The rioting didn't spread anywhere. One reason is the long history of Indian Muslims and Hindus living together in villages and towns, sharing communal institutions and mixing
their cultures and faiths. But the larger reason is democracy. The free Indian press quickly exposed how the local Hindu government had encouraged the riots for electoral purposes, and the national B.J.P. had to distance itself from Gujarat because it rules with a coalition, many of whose members rely on Muslim votes to get re-elected. Democracy in India forces anyone who wants to
succeed nationally to appeal across ethnic lines.

"Even when Gujarat was burning, practically the whole of India was at peace - that is the normal pattern here," said Syed Shahabuddin, editor of Muslim India, a monthly magazine, and a
former Indian diplomat. "India is a democracy, and more than that, India is a secular democracy, at least in principle, and it does maintain a certain level of aspiration and hope for Muslims... If there were no democracy in India, there would be chaos and anarchy, because so many different people are aspiring for their share of the cake." It is precisely because of the "constitutional
framework here," added Mr. Shahabuddin, that Indian Muslims don't have to resort to terrorism as a minority: "You can always ask for economic and political justice here."

It is for all these reasons that the U.S. is so wrong not to press for democratization in the Arab and Muslim worlds. Is it an accident that India has the largest Muslim minority in the world, with plenty of economic grievances, yet not a single Indian Muslim was found in Al Qaeda? Is it an accident that the two times India and Pakistan fought full-scale wars, 1965 and 1971, were when
Pakistan had military rulers?
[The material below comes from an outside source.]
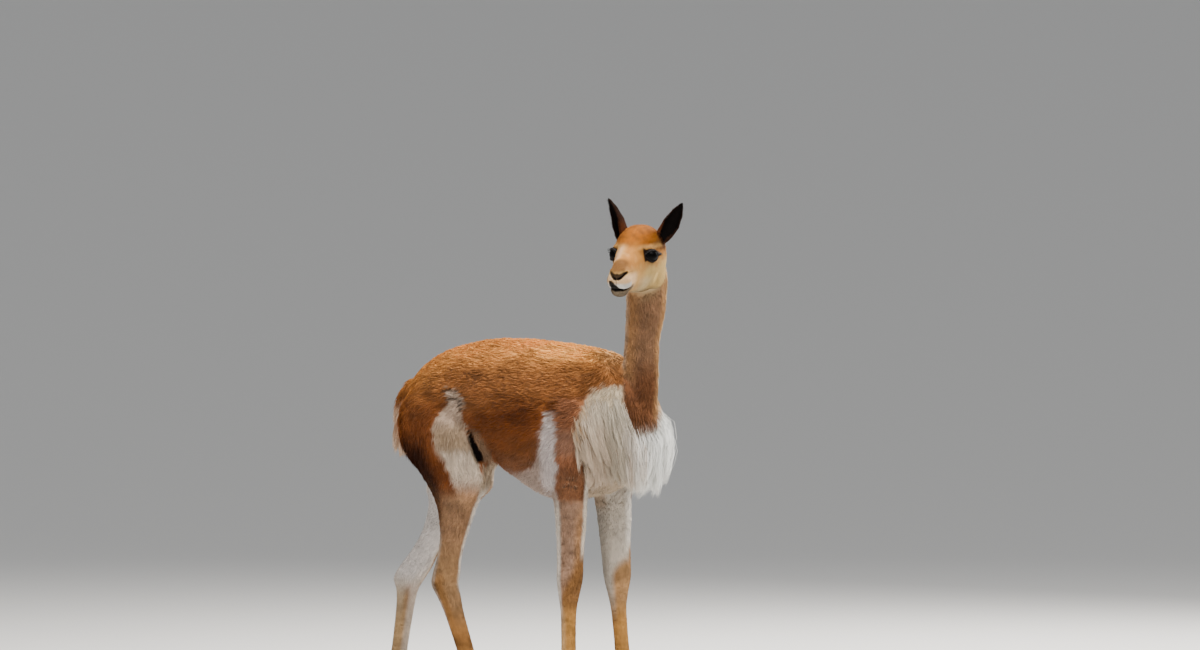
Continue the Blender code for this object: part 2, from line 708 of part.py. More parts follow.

Is it an accident that when Pakistan has had free elections, the Islamists have never won more than 6 percent of the vote?

Is it an accident that the richest man in India is an Indian Muslim software entrepreneur, while the richest man in Pakistan, I will guess, is from one of the 50 feudal families who have dominated that country since its independence? Is it an accident that the only place in the Muslim world where women felt empowered enough to demand equal prayer rights in a mosque was in the Indian city of Hyderabad? No, all of these were products of democracy. If Islam is ever to undergo a reformation, as Christianity and Judaism did, it's only going to happen in a Muslim democracy.

People say Islam is an angry religion. I disagree. It's just that a lot of Muslims are angry, because they live under repressive regimes, with no rule of law, where women are not empowered and youth have no voice in their future. What is a religion but a mirror on your life?

Message from India to the world: Context matters - change the political context within which Muslims live their lives and you will change a lot.